Exercise instructions
Using the listing below, copy exactly the lines from the one containing "hide_parts(*replaced)" to the one containing "return vectors /", both lines included, and no others.

---

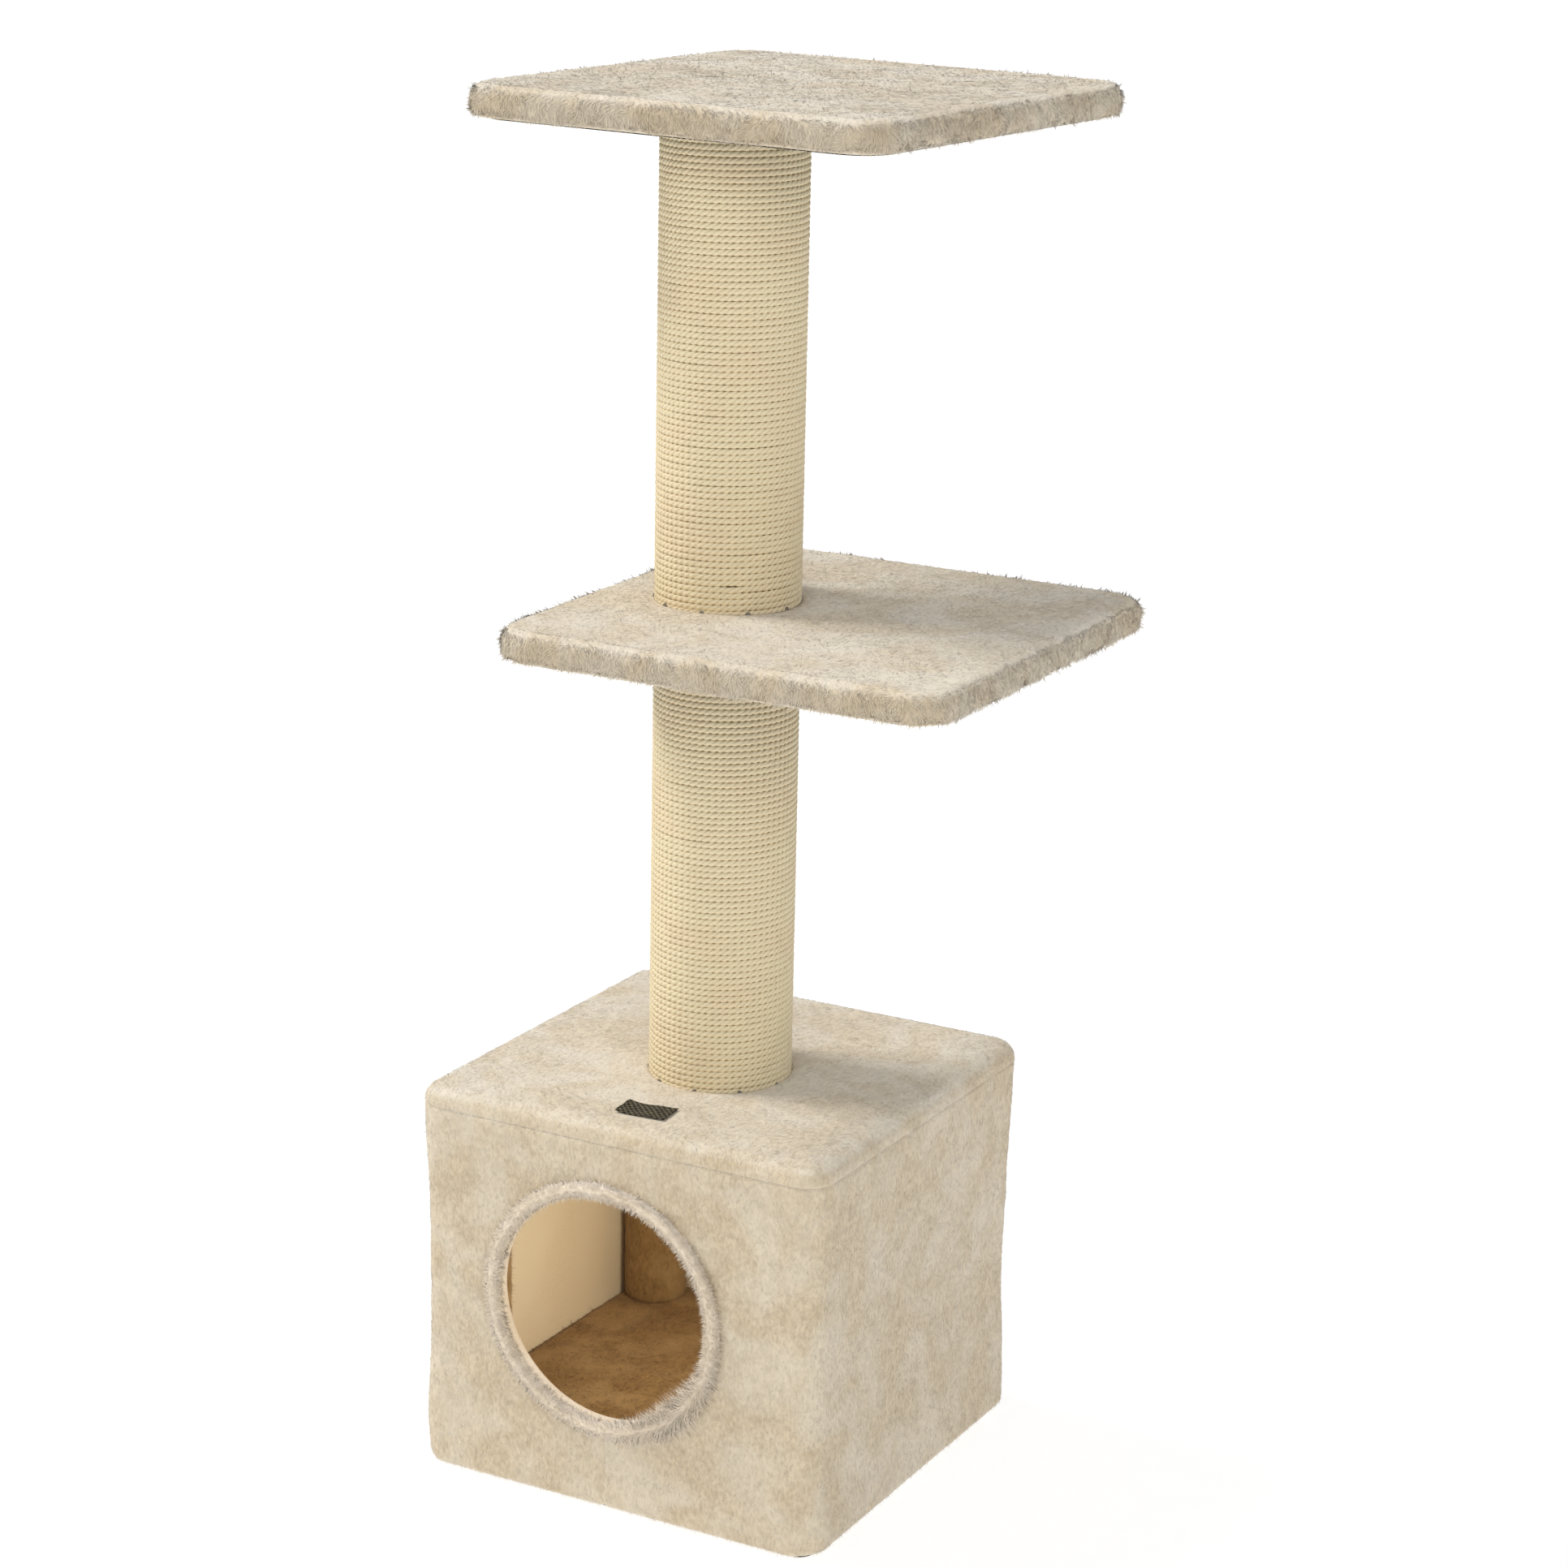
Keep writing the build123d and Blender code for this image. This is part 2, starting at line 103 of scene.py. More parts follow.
def outlineOf(width, depth, radius, spacing, extraX=()):
    # a rounded rectangle, counter-clockwise, with the outward direction at each point
    halfX, halfY = width / 2 - radius, depth / 2 - radius
    corners = [(halfX, -halfY, -90), (halfX, halfY, 0), (-halfX, halfY, 90), (-halfX, -halfY, 180)]
    points, outward = [], []
    arcSteps = max(6, round(radius * math.pi / 2 / spacing))
    for number, (x, y, start) in enumerate(corners):
        for step in range(arcSteps + 1):
            angle = math.radians(start + 90 * step / arcSteps)
            way = (math.cos(angle), math.sin(angle))
            points.append((x + radius * way[0], y + radius * way[1]))
            outward.append(way)
        nextX, nextY, _ = corners[(number + 1) % 4]
        begin = np.array(points[-1])
        end = np.array((nextX + radius * way[0], nextY + radius * way[1]))
        run = float(np.linalg.norm(end - begin))
        shares = [k / round(run / spacing) for k in range(1, round(run / spacing))]
        if number == 3:  # the front side, where a seam may need closer points
            shares += [(x - begin[0]) / run for x in extraX]
        for share in sorted(shares):
            points.append(tuple(begin + (end - begin) * share))
            outward.append(way)
    return np.array(points), np.array(outward)


def ringsToSkin(rings, closeTop=False):
    # rings is a list of equally long (count, 3) arrays; neighbours are joined by quads
    count = len(rings[0])
    points = np.concatenate(rings)
    column = np.arange(count)
    after = (column + 1) % count
    faces = [
        np.stack([row * count + column, row * count + after,
                  (row + 1) * count + after, (row + 1) * count + column], axis=1)
        for row in range(len(rings) - 1)
    ]
    faces = np.concatenate(faces)
    caps = []
    if closeTop:
        caps = [(np.arange(count) + (len(rings) - 1) * count).tolist()]
    return points, faces, caps


def makeMesh(name, points, faces, caps=(), smooth=True):
    mesh = bpy.data.meshes.new(name)
    listed = faces.tolist() if hasattr(faces, "tolist") else list(faces)
    mesh.from_pydata(points.tolist(), [], listed + list(caps))
    mesh.validate()
    if smooth:
        mesh.shade_smooth()
    piece = bpy.data.objects.new(name, mesh)
    scene.collection.objects.link(piece)
    return piece


def fromAxis(points, middle, second=1):
    # distance from an upright axis, or with second=2 from the axis of the doorway
    return np.hypot(points[:, 0] - middle.x, points[:, second] - middle[second])


def levelRing(flat, outward, offset, z):
    # an outline drawn in by an offset, at one height
    return np.column_stack([flat - outward * offset, np.full(len(flat), z)])


def thicken(piece, thickness):
    # gives a cloth its back, inwards, and applies it
    solid = piece.modifiers.new("cloth", "SOLIDIFY")
    solid.thickness = thickness
    solid.offset = -1
    solid.use_even_offset = False
    bpy.context.view_layer.update()
    evaluated = piece.evaluated_get(bpy.context.evaluated_depsgraph_get())
    mesh = bpy.data.meshes.new_from_object(evaluated)
    piece.modifiers.clear()
    piece.data = mesh
    mesh.shade_smooth()
    return piece


def dress(piece, material, slot, replaced=()):
    piece.data.materials.clear()
    piece.data.materials.append(material)
    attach(piece, "root")
    if replaced:
        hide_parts(*replaced)
    return piece


def unit(vectors):
    return vectors / np.maximum(np.linalg.norm(vectors, axis=1, keepdims=True), 1e-9)


def turnedAbout(vectors, axes, angles):
    # each vector turned about its own axis
    cosine, sine = np.cos(angles)[:, None], np.sin(angles)[:, None]
    along = (vectors * axes).sum(axis=1, keepdims=True)
    return vectors * cosine + np.cross(axes, vectors) * sine + axes * along * (1 - cosine)


# what all fibres share: thick and middle are shares of the width, facing is how far down a normal may point
fibreLook = {
    "thick": 0.3, "middle": 0.8, "facing": -0.2, "strayLift": 3.2, "leastLift": 0.06, "mostLift": 0.8,
    "liftDrift": 0.3, "liftJitter": 0.25, "lengths": (0.6, 0.7), "widths": (0.75, 0.5), "lowest": 0.7 * mm, "bend": 0,
}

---

Written response
        hide_parts(*replaced)
    return piece


def unit(vectors):
    return vectors / np.maximum(np.linalg.norm(vectors, axis=1, keepdims=True), 1e-9)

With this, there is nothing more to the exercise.